# What you are asked to do
Reproduce the records below exactly as they appear.

# Data
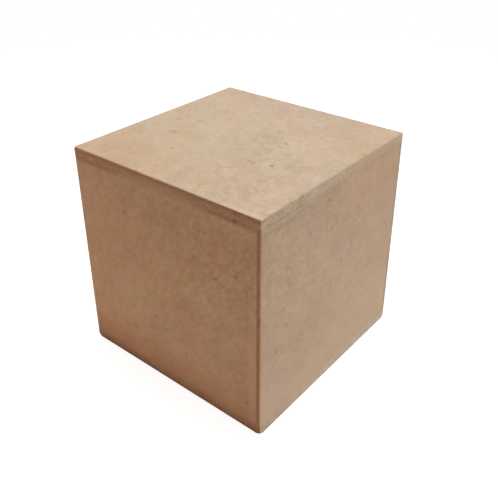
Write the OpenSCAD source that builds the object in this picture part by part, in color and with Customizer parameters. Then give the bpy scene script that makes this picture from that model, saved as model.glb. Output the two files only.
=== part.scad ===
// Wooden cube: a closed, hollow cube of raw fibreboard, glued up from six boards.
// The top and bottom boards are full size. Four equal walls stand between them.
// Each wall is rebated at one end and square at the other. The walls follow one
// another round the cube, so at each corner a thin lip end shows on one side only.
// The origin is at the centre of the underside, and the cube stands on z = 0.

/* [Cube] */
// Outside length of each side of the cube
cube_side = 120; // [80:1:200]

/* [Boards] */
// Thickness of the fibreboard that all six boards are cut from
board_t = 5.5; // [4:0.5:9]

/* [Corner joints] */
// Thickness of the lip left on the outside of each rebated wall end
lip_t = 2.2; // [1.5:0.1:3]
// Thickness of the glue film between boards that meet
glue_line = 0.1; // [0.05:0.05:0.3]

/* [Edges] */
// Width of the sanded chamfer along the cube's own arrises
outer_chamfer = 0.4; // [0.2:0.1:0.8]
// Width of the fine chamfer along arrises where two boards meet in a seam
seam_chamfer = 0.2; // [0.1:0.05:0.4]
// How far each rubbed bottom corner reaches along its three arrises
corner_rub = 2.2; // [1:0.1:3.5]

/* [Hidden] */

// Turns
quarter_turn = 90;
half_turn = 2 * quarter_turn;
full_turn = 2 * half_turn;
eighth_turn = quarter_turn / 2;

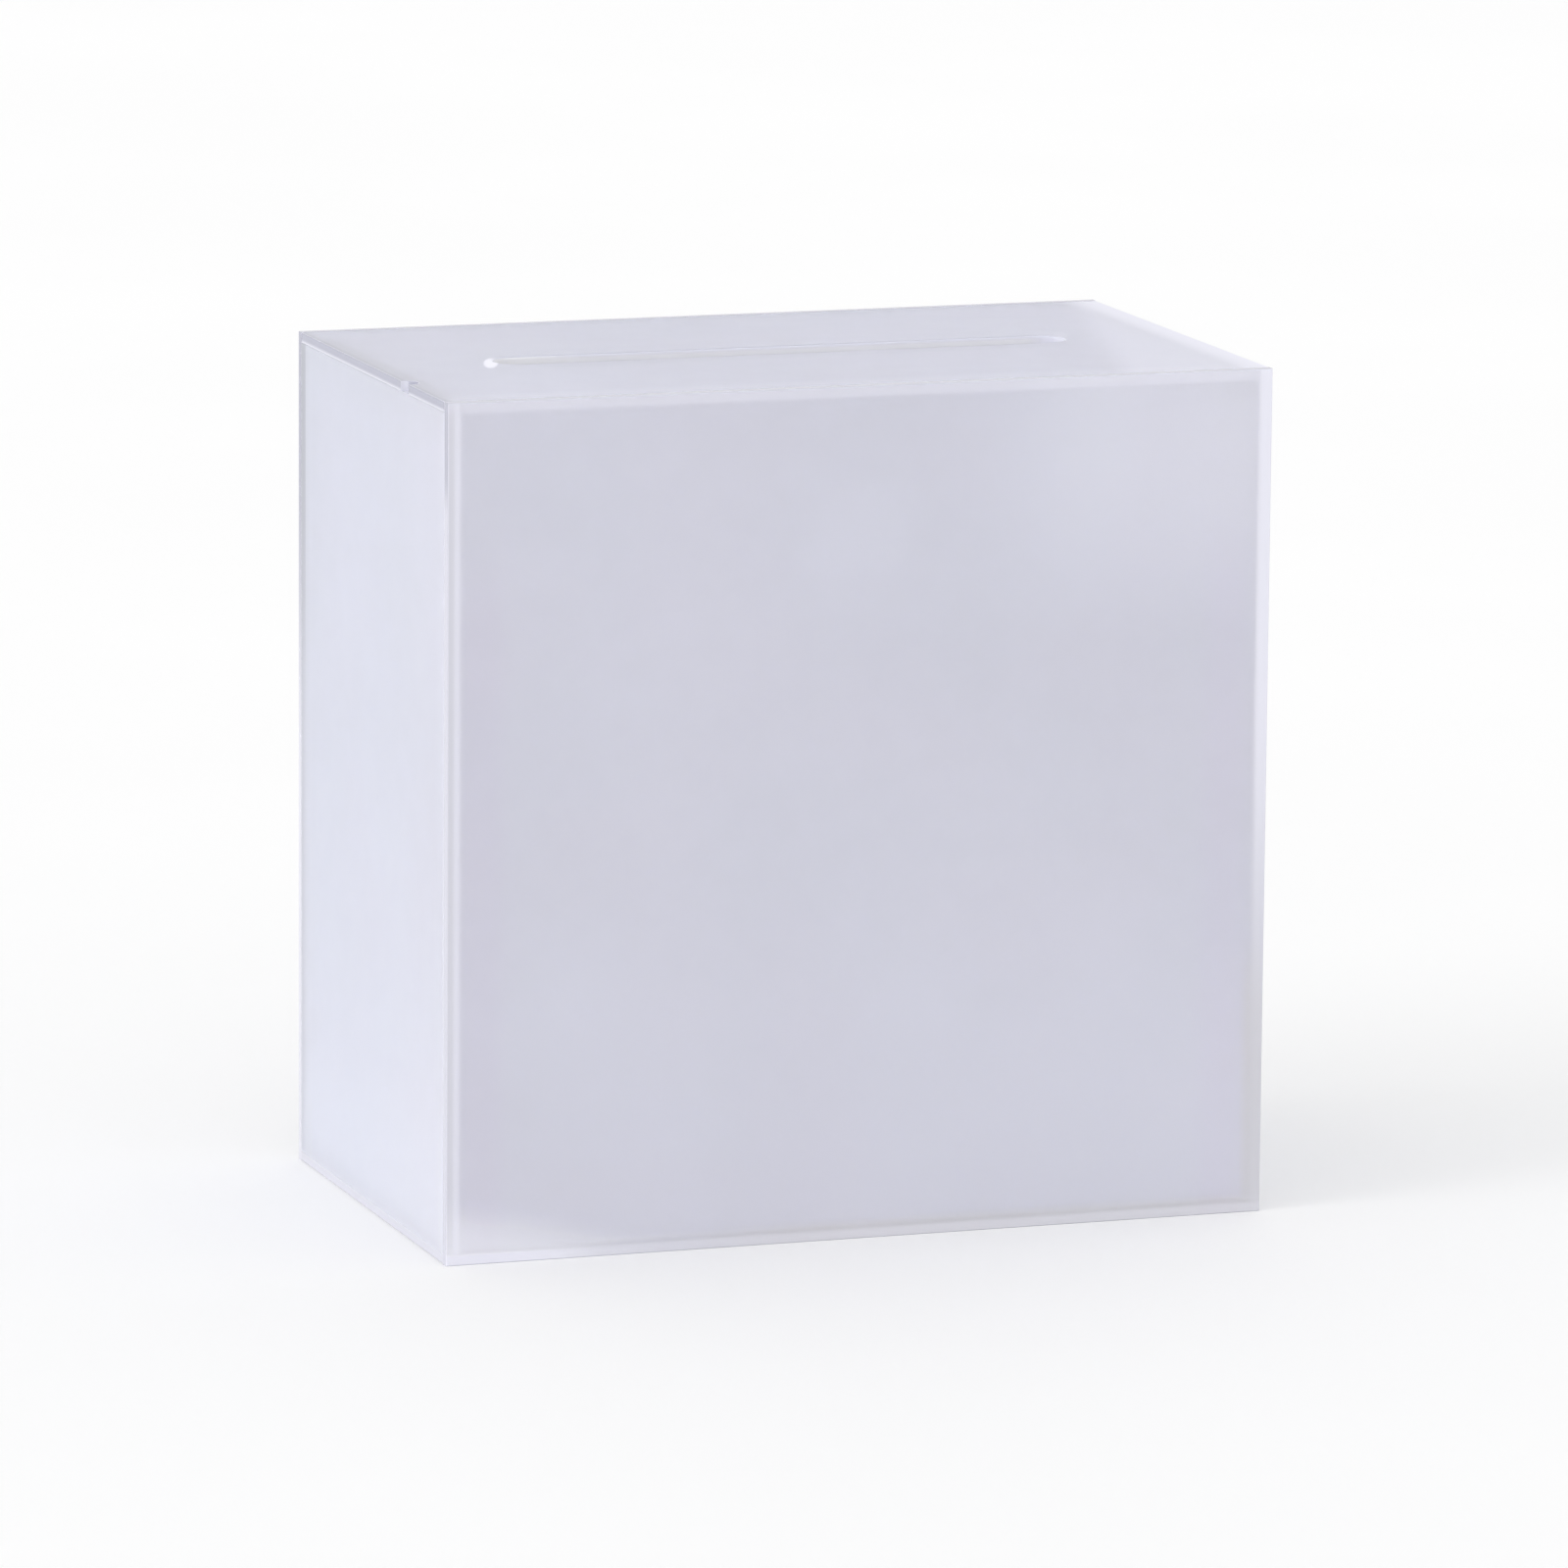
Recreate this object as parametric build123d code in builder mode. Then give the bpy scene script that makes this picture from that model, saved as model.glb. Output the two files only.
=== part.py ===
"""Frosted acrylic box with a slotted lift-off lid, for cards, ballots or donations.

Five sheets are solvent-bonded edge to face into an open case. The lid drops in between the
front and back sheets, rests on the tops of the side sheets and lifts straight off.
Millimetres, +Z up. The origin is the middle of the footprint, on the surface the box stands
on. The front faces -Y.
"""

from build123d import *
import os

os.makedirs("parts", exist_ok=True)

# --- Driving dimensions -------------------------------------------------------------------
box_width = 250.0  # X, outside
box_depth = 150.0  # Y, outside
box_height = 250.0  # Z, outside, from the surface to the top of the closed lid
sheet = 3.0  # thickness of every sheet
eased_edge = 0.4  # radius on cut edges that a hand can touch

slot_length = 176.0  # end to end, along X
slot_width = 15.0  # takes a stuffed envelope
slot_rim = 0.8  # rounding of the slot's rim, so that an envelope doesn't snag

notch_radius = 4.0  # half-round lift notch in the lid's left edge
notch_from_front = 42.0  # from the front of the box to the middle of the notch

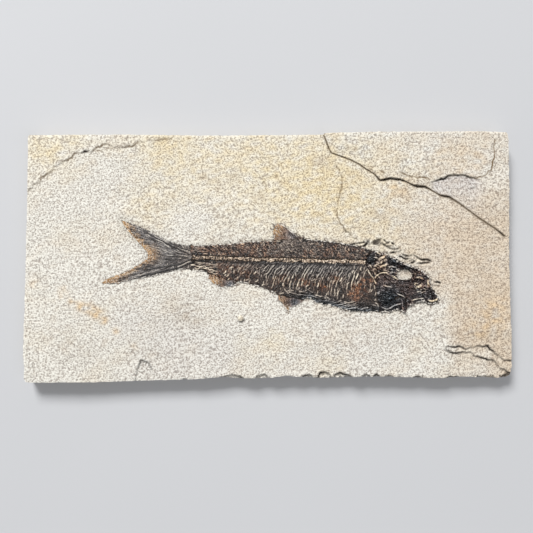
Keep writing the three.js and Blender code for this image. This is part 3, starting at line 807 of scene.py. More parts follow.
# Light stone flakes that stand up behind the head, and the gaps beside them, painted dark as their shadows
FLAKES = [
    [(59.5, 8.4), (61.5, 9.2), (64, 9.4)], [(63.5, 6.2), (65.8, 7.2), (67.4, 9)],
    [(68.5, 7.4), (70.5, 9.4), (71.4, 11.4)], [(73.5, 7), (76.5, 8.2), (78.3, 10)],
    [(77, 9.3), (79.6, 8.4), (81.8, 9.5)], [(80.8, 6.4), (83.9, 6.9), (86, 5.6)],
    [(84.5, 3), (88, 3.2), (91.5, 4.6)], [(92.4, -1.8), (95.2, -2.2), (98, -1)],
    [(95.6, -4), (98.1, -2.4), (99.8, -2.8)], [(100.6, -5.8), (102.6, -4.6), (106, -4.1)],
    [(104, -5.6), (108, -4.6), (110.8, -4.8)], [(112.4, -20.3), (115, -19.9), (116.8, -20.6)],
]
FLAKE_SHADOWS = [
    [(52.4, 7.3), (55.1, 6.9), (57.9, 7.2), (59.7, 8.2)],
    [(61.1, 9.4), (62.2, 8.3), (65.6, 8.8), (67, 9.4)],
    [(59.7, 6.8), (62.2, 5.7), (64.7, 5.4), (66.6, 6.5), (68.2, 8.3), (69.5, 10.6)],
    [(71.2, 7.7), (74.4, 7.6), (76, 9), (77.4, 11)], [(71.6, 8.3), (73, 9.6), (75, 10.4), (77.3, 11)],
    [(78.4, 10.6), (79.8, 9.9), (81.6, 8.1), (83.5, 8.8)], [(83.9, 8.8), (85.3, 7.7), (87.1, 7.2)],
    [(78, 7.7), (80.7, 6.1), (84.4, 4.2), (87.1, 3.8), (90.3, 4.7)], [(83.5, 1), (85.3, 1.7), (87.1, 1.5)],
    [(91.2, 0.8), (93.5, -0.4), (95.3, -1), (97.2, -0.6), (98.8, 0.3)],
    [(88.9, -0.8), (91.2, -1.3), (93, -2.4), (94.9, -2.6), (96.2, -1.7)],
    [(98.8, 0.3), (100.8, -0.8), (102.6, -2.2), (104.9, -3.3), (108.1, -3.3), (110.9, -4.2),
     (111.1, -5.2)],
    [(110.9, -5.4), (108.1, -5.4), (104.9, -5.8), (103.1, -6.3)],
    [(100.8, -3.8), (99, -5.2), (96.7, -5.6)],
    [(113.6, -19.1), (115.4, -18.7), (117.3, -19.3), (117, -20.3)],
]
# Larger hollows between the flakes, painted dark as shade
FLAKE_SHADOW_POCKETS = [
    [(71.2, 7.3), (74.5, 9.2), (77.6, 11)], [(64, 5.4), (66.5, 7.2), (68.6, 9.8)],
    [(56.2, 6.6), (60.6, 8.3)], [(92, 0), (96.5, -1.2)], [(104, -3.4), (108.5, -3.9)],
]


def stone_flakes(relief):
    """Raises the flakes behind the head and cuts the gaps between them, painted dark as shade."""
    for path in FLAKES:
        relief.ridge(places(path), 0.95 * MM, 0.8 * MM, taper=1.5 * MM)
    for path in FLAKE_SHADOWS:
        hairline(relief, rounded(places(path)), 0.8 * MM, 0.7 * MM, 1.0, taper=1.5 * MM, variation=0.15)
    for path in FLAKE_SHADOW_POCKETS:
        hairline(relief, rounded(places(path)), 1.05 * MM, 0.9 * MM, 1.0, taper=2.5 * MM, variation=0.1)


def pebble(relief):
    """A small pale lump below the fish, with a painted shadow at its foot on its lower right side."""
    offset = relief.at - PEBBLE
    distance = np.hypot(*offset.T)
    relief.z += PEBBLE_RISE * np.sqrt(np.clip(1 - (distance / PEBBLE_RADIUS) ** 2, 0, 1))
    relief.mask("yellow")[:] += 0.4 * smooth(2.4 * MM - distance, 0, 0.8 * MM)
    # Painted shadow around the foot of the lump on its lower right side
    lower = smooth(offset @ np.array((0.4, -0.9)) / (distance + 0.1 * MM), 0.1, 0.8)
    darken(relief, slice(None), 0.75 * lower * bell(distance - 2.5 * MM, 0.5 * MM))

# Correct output
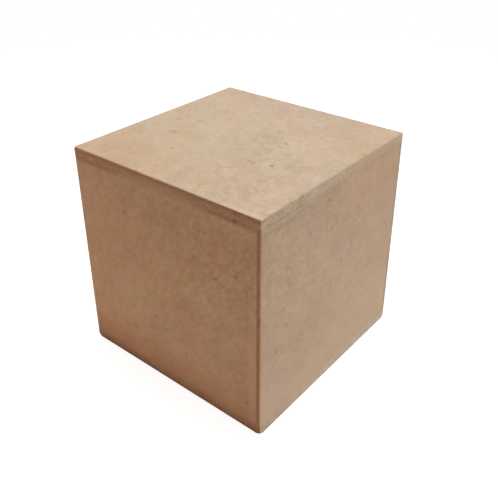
Write the OpenSCAD source that builds the object in this picture part by part, in color and with Customizer parameters. Then give the bpy scene script that makes this picture from that model, saved as model.glb. Output the two files only.
=== part.scad ===
// Wooden cube: a closed, hollow cube of raw fibreboard, glued up from six boards.
// The top and bottom boards are full size. Four equal walls stand between them.
// Each wall is rebated at one end and square at the other. The walls follow one
// another round the cube, so at each corner a thin lip end shows on one side only.
// The origin is at the centre of the underside, and the cube stands on z = 0.

/* [Cube] */
// Outside length of each side of the cube
cube_side = 120; // [80:1:200]

/* [Boards] */
// Thickness of the fibreboard that all six boards are cut from
board_t = 5.5; // [4:0.5:9]

/* [Corner joints] */
// Thickness of the lip left on the outside of each rebated wall end
lip_t = 2.2; // [1.5:0.1:3]
// Thickness of the glue film between boards that meet
glue_line = 0.1; // [0.05:0.05:0.3]

/* [Edges] */
// Width of the sanded chamfer along the cube's own arrises
outer_chamfer = 0.4; // [0.2:0.1:0.8]
// Width of the fine chamfer along arrises where two boards meet in a seam
seam_chamfer = 0.2; // [0.1:0.05:0.4]
// How far each rubbed bottom corner reaches along its three arrises
corner_rub = 2.2; // [1:0.1:3.5]

/* [Hidden] */

// Turns
quarter_turn = 90;
half_turn = 2 * quarter_turn;
full_turn = 2 * half_turn;
eighth_turn = quarter_turn / 2;

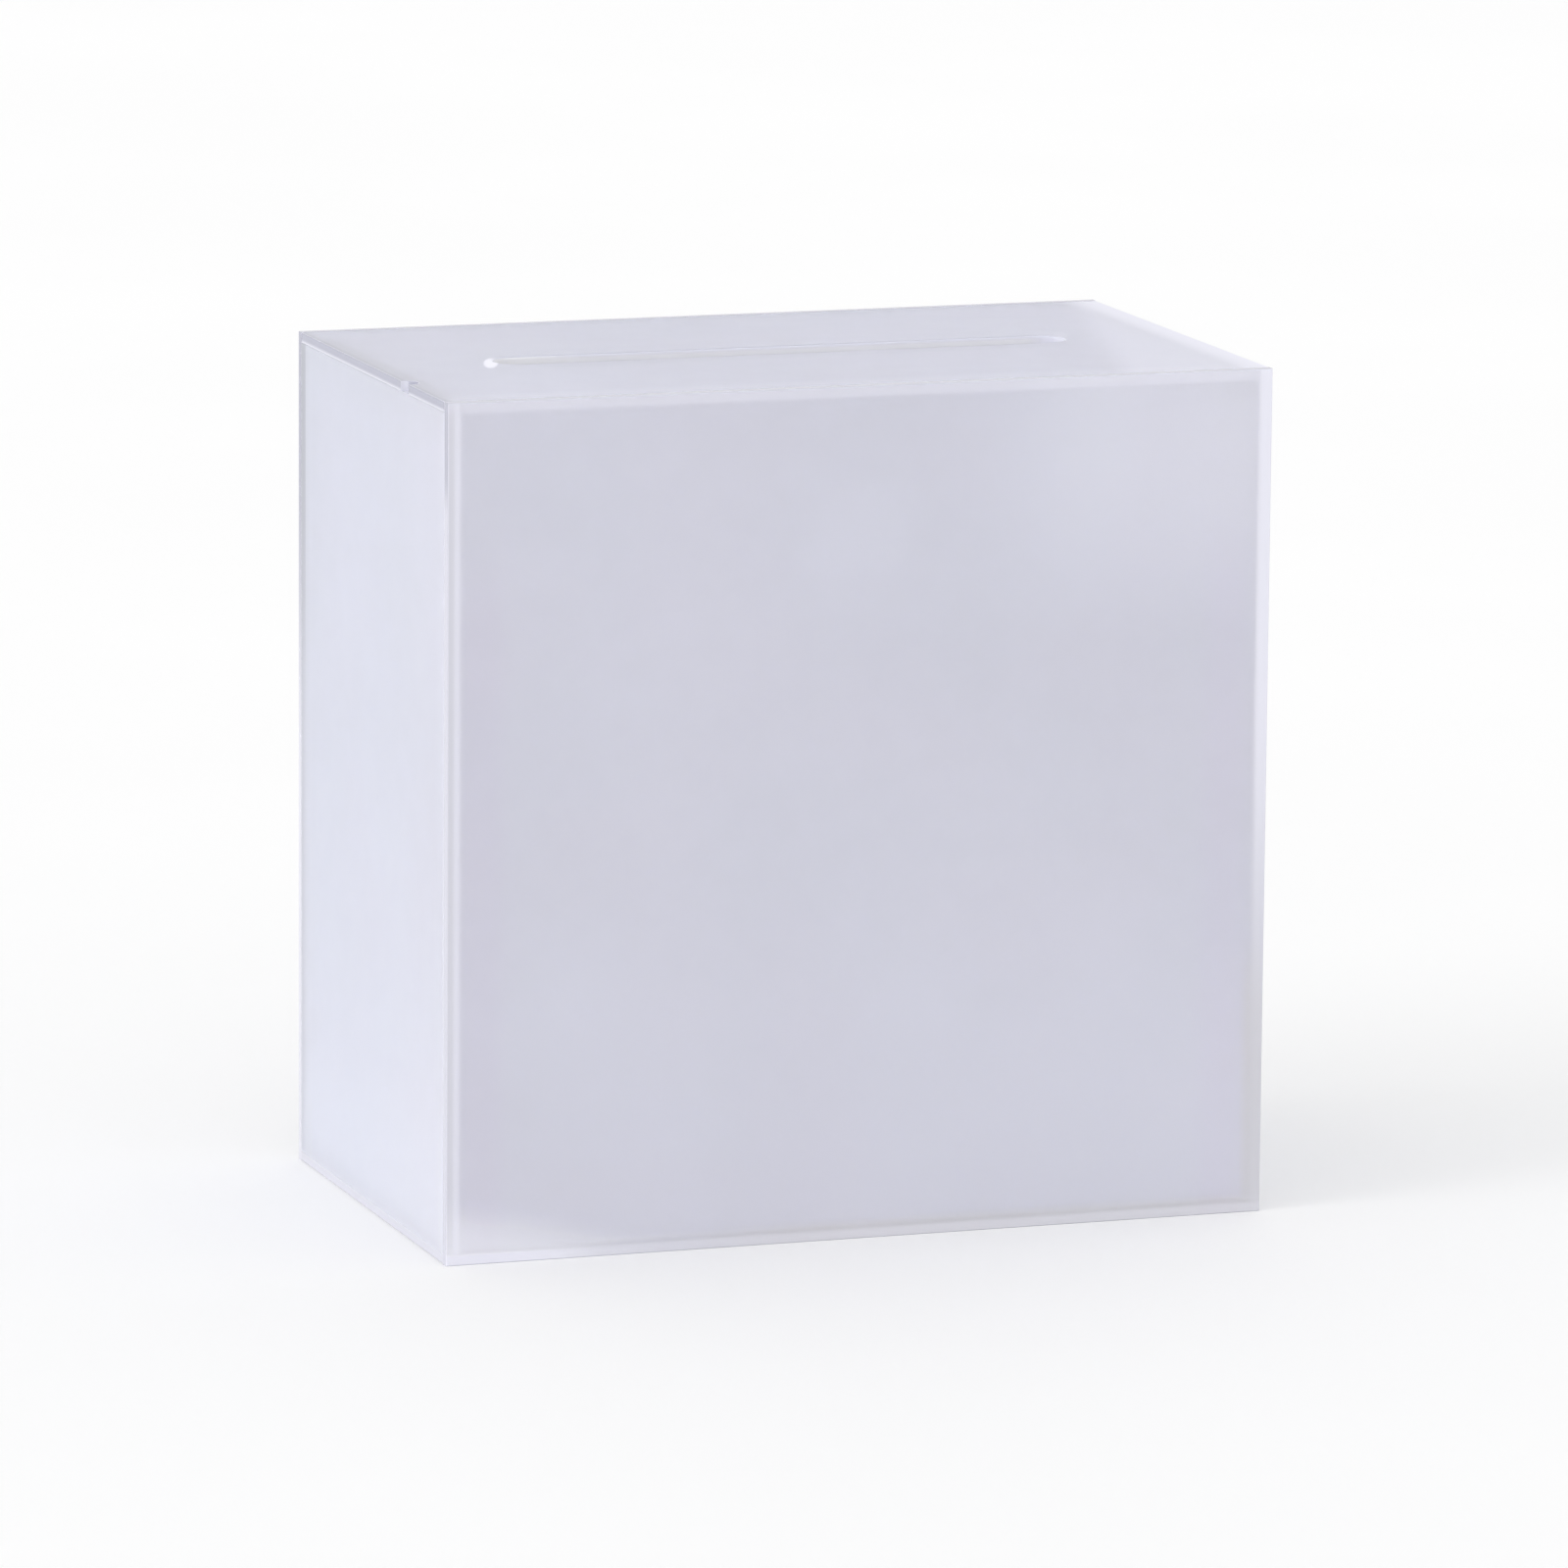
Recreate this object as parametric build123d code in builder mode. Then give the bpy scene script that makes this picture from that model, saved as model.glb. Output the two files only.
=== part.py ===
"""Frosted acrylic box with a slotted lift-off lid, for cards, ballots or donations.

Five sheets are solvent-bonded edge to face into an open case. The lid drops in between the
front and back sheets, rests on the tops of the side sheets and lifts straight off.
Millimetres, +Z up. The origin is the middle of the footprint, on the surface the box stands
on. The front faces -Y.
"""

from build123d import *
import os

os.makedirs("parts", exist_ok=True)

# --- Driving dimensions -------------------------------------------------------------------
box_width = 250.0  # X, outside
box_depth = 150.0  # Y, outside
box_height = 250.0  # Z, outside, from the surface to the top of the closed lid
sheet = 3.0  # thickness of every sheet
eased_edge = 0.4  # radius on cut edges that a hand can touch

slot_length = 176.0  # end to end, along X
slot_width = 15.0  # takes a stuffed envelope
slot_rim = 0.8  # rounding of the slot's rim, so that an envelope doesn't snag

notch_radius = 4.0  # half-round lift notch in the lid's left edge
notch_from_front = 42.0  # from the front of the box to the middle of the notch

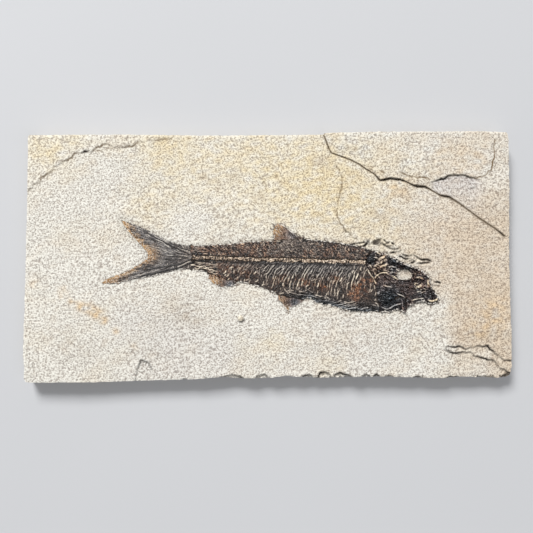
Keep writing the three.js and Blender code for this image. This is part 3, starting at line 807 of scene.py. More parts follow.
# Light stone flakes that stand up behind the head, and the gaps beside them, painted dark as their shadows
FLAKES = [
    [(59.5, 8.4), (61.5, 9.2), (64, 9.4)], [(63.5, 6.2), (65.8, 7.2), (67.4, 9)],
    [(68.5, 7.4), (70.5, 9.4), (71.4, 11.4)], [(73.5, 7), (76.5, 8.2), (78.3, 10)],
    [(77, 9.3), (79.6, 8.4), (81.8, 9.5)], [(80.8, 6.4), (83.9, 6.9), (86, 5.6)],
    [(84.5, 3), (88, 3.2), (91.5, 4.6)], [(92.4, -1.8), (95.2, -2.2), (98, -1)],
    [(95.6, -4), (98.1, -2.4), (99.8, -2.8)], [(100.6, -5.8), (102.6, -4.6), (106, -4.1)],
    [(104, -5.6), (108, -4.6), (110.8, -4.8)], [(112.4, -20.3), (115, -19.9), (116.8, -20.6)],
]
FLAKE_SHADOWS = [
    [(52.4, 7.3), (55.1, 6.9), (57.9, 7.2), (59.7, 8.2)],
    [(61.1, 9.4), (62.2, 8.3), (65.6, 8.8), (67, 9.4)],
    [(59.7, 6.8), (62.2, 5.7), (64.7, 5.4), (66.6, 6.5), (68.2, 8.3), (69.5, 10.6)],
    [(71.2, 7.7), (74.4, 7.6), (76, 9), (77.4, 11)], [(71.6, 8.3), (73, 9.6), (75, 10.4), (77.3, 11)],
    [(78.4, 10.6), (79.8, 9.9), (81.6, 8.1), (83.5, 8.8)], [(83.9, 8.8), (85.3, 7.7), (87.1, 7.2)],
    [(78, 7.7), (80.7, 6.1), (84.4, 4.2), (87.1, 3.8), (90.3, 4.7)], [(83.5, 1), (85.3, 1.7), (87.1, 1.5)],
    [(91.2, 0.8), (93.5, -0.4), (95.3, -1), (97.2, -0.6), (98.8, 0.3)],
    [(88.9, -0.8), (91.2, -1.3), (93, -2.4), (94.9, -2.6), (96.2, -1.7)],
    [(98.8, 0.3), (100.8, -0.8), (102.6, -2.2), (104.9, -3.3), (108.1, -3.3), (110.9, -4.2),
     (111.1, -5.2)],
    [(110.9, -5.4), (108.1, -5.4), (104.9, -5.8), (103.1, -6.3)],
    [(100.8, -3.8), (99, -5.2), (96.7, -5.6)],
    [(113.6, -19.1), (115.4, -18.7), (117.3, -19.3), (117, -20.3)],
]
# Larger hollows between the flakes, painted dark as shade
FLAKE_SHADOW_POCKETS = [
    [(71.2, 7.3), (74.5, 9.2), (77.6, 11)], [(64, 5.4), (66.5, 7.2), (68.6, 9.8)],
    [(56.2, 6.6), (60.6, 8.3)], [(92, 0), (96.5, -1.2)], [(104, -3.4), (108.5, -3.9)],
]


def stone_flakes(relief):
    """Raises the flakes behind the head and cuts the gaps between them, painted dark as shade."""
    for path in FLAKES:
        relief.ridge(places(path), 0.95 * MM, 0.8 * MM, taper=1.5 * MM)
    for path in FLAKE_SHADOWS:
        hairline(relief, rounded(places(path)), 0.8 * MM, 0.7 * MM, 1.0, taper=1.5 * MM, variation=0.15)
    for path in FLAKE_SHADOW_POCKETS:
        hairline(relief, rounded(places(path)), 1.05 * MM, 0.9 * MM, 1.0, taper=2.5 * MM, variation=0.1)


def pebble(relief):
    """A small pale lump below the fish, with a painted shadow at its foot on its lower right side."""
    offset = relief.at - PEBBLE
    distance = np.hypot(*offset.T)
    relief.z += PEBBLE_RISE * np.sqrt(np.clip(1 - (distance / PEBBLE_RADIUS) ** 2, 0, 1))
    relief.mask("yellow")[:] += 0.4 * smooth(2.4 * MM - distance, 0, 0.8 * MM)
    # Painted shadow around the foot of the lump on its lower right side
    lower = smooth(offset @ np.array((0.4, -0.9)) / (distance + 0.1 * MM), 0.1, 0.8)
    darken(relief, slice(None), 0.75 * lower * bell(distance - 2.5 * MM, 0.5 * MM))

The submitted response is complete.